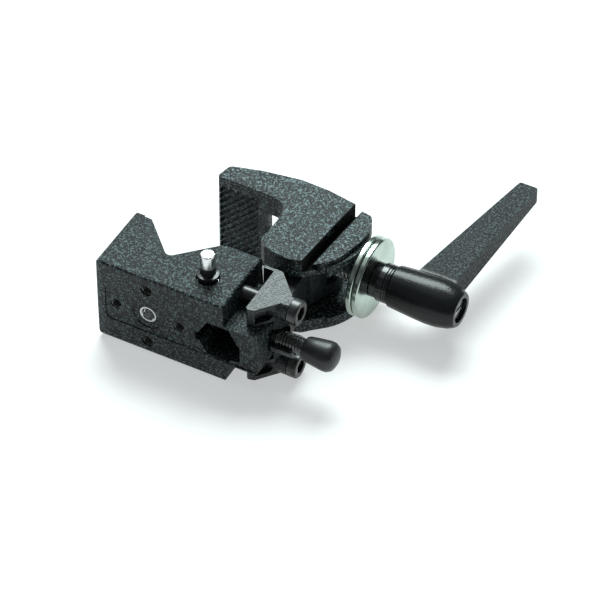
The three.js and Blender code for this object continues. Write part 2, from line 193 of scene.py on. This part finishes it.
def cast_coat(name, dark, light, speck, grain=1.0, rough=(0.36, 0.6), coarse=1.0, spec=0.27, cut=(0.44, 0.52, 0.60), hub=None, painted_groove_shade=False):
    """Wrinkle powder coat over a die casting: coarse speckled grain."""
    m = Net(name)
    blotch = m.noise(980 * coarse, 1.5, 0.55)
    fleck = m.noise(1750 * coarse, 1.5, 0.6)
    cloud = m.noise(38, 3.0, 0.6)
    mixed = m.math("ADD", m.math("MULTIPLY", blotch, 0.5), m.math("MULTIPLY", fleck, 0.5))
    base = m.ramp(mixed, [(cut[0], dark), (cut[1], light), (cut[2], speck), (1.0, speck)])
    tone = m.ramp(cloud, [(0.3, (0.94, 0.94, 0.94)), (0.7, (1.05, 1.05, 1.05))])
    color = m.mix(1.0, base, tone, "MULTIPLY")
    r = m.map(m.noise(1400 * coarse, 3.0, 0.6), 0.3, 0.7, *rough)
    height = m.math("ADD", m.math("MULTIPLY", blotch, 0.6), m.math("MULTIPLY", fleck, 0.4))
    if hub:
        # the turned hub is smoother and glossier than the cast arm
        y0, z0, r0, r1 = hub
        pos = m.node("ShaderNodeSeparateXYZ")
        m.link(m.coord.outputs["Object"], pos.inputs[0])
        dy = m.math("SUBTRACT", pos.outputs["Y"], y0)
        dz = m.math("SUBTRACT", pos.outputs["Z"], z0)
        dist = m.math("SQRT", m.math("ADD", m.math("MULTIPLY", dy, dy), m.math("MULTIPLY", dz, dz)), 0.0)
        arm = m.map(dist, r0, r1, 0.0, 1.0)
        worn_black = m.ramp(cloud, [(0.3, (0.006, 0.007, 0.0075)), (0.7, (0.012, 0.0135, 0.0145))])
        color = m.mix(arm, worn_black, color)
        r = m.math("ADD", m.math("MULTIPLY", arm, r), m.math("MULTIPLY", m.math("SUBTRACT", 1.0, arm), m.map(fleck, 0.3, 0.7, 0.2, 0.3)))
        height = m.math("MULTIPLY", height, m.map(arm, 0.0, 1.0, 0.12, 1.0))
    if painted_groove_shade:
        # painted shade: the slot across the jaw's top is coloured near black and made rough, standing in for the shade
        # in the recess
        pos = m.node("ShaderNodeSeparateXYZ")
        m.link(m.coord.outputs["Object"], pos.inputs[0])
        across = m.math("SUBTRACT", pos.outputs["X"], m.math("MULTIPLY", pos.outputs["Y"], 0.088))
        off = m.math("ABSOLUTE", m.math("SUBTRACT", across, 0.044149), 0.0)
        groove_shade_mask = m.math("MULTIPLY", m.map(off, 0.00135, 0.0015, 1.0, 0.0), m.map(pos.outputs["Z"], 0.0310, 0.0313, 0.0, 1.0))
        # painted shade: near-black colour put inside the groove
        color = m.mix(groove_shade_mask, color, (0.0012, 0.0014, 0.0015))
        r = m.math("MAXIMUM", r, m.math("MULTIPLY", groove_shade_mask, 0.95))
    n = m.bump(height, grain, 0.0008)
    n = m.bump(m.noise(90, 3.0, 0.5), 0.03, 0.0006, n)
    return m.finish(color, r, n, 0.0, Specular_IOR_Level=spec)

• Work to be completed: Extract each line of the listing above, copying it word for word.

• Result for this exercise:
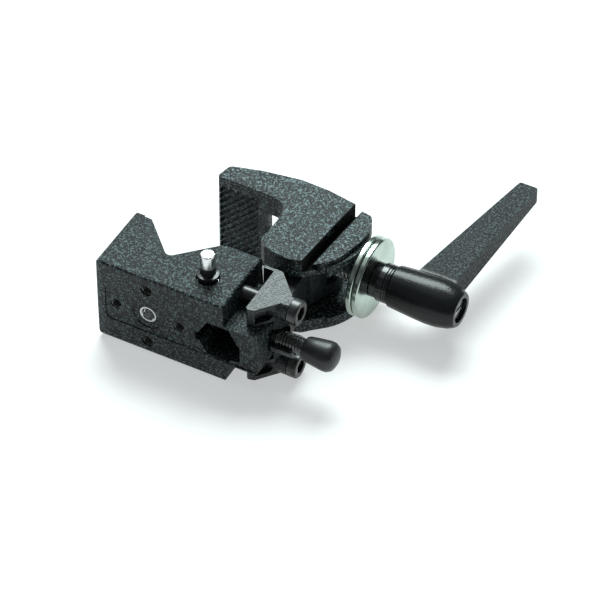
The three.js and Blender code for this object continues. Write part 2, from line 193 of scene.py on. This part finishes it.
def cast_coat(name, dark, light, speck, grain=1.0, rough=(0.36, 0.6), coarse=1.0, spec=0.27, cut=(0.44, 0.52, 0.60), hub=None, painted_groove_shade=False):
    """Wrinkle powder coat over a die casting: coarse speckled grain."""
    m = Net(name)
    blotch = m.noise(980 * coarse, 1.5, 0.55)
    fleck = m.noise(1750 * coarse, 1.5, 0.6)
    cloud = m.noise(38, 3.0, 0.6)
    mixed = m.math("ADD", m.math("MULTIPLY", blotch, 0.5), m.math("MULTIPLY", fleck, 0.5))
    base = m.ramp(mixed, [(cut[0], dark), (cut[1], light), (cut[2], speck), (1.0, speck)])
    tone = m.ramp(cloud, [(0.3, (0.94, 0.94, 0.94)), (0.7, (1.05, 1.05, 1.05))])
    color = m.mix(1.0, base, tone, "MULTIPLY")
    r = m.map(m.noise(1400 * coarse, 3.0, 0.6), 0.3, 0.7, *rough)
    height = m.math("ADD", m.math("MULTIPLY", blotch, 0.6), m.math("MULTIPLY", fleck, 0.4))
    if hub:
        # the turned hub is smoother and glossier than the cast arm
        y0, z0, r0, r1 = hub
        pos = m.node("ShaderNodeSeparateXYZ")
        m.link(m.coord.outputs["Object"], pos.inputs[0])
        dy = m.math("SUBTRACT", pos.outputs["Y"], y0)
        dz = m.math("SUBTRACT", pos.outputs["Z"], z0)
        dist = m.math("SQRT", m.math("ADD", m.math("MULTIPLY", dy, dy), m.math("MULTIPLY", dz, dz)), 0.0)
        arm = m.map(dist, r0, r1, 0.0, 1.0)
        worn_black = m.ramp(cloud, [(0.3, (0.006, 0.007, 0.0075)), (0.7, (0.012, 0.0135, 0.0145))])
        color = m.mix(arm, worn_black, color)
        r = m.math("ADD", m.math("MULTIPLY", arm, r), m.math("MULTIPLY", m.math("SUBTRACT", 1.0, arm), m.map(fleck, 0.3, 0.7, 0.2, 0.3)))
        height = m.math("MULTIPLY", height, m.map(arm, 0.0, 1.0, 0.12, 1.0))
    if painted_groove_shade:
        # painted shade: the slot across the jaw's top is coloured near black and made rough, standing in for the shade
        # in the recess
        pos = m.node("ShaderNodeSeparateXYZ")
        m.link(m.coord.outputs["Object"], pos.inputs[0])
        across = m.math("SUBTRACT", pos.outputs["X"], m.math("MULTIPLY", pos.outputs["Y"], 0.088))
        off = m.math("ABSOLUTE", m.math("SUBTRACT", across, 0.044149), 0.0)
        groove_shade_mask = m.math("MULTIPLY", m.map(off, 0.00135, 0.0015, 1.0, 0.0), m.map(pos.outputs["Z"], 0.0310, 0.0313, 0.0, 1.0))
        # painted shade: near-black colour put inside the groove
        color = m.mix(groove_shade_mask, color, (0.0012, 0.0014, 0.0015))
        r = m.math("MAXIMUM", r, m.math("MULTIPLY", groove_shade_mask, 0.95))
    n = m.bump(height, grain, 0.0008)
    n = m.bump(m.noise(90, 3.0, 0.5), 0.03, 0.0006, n)
    return m.finish(color, r, n, 0.0, Specular_IOR_Level=spec)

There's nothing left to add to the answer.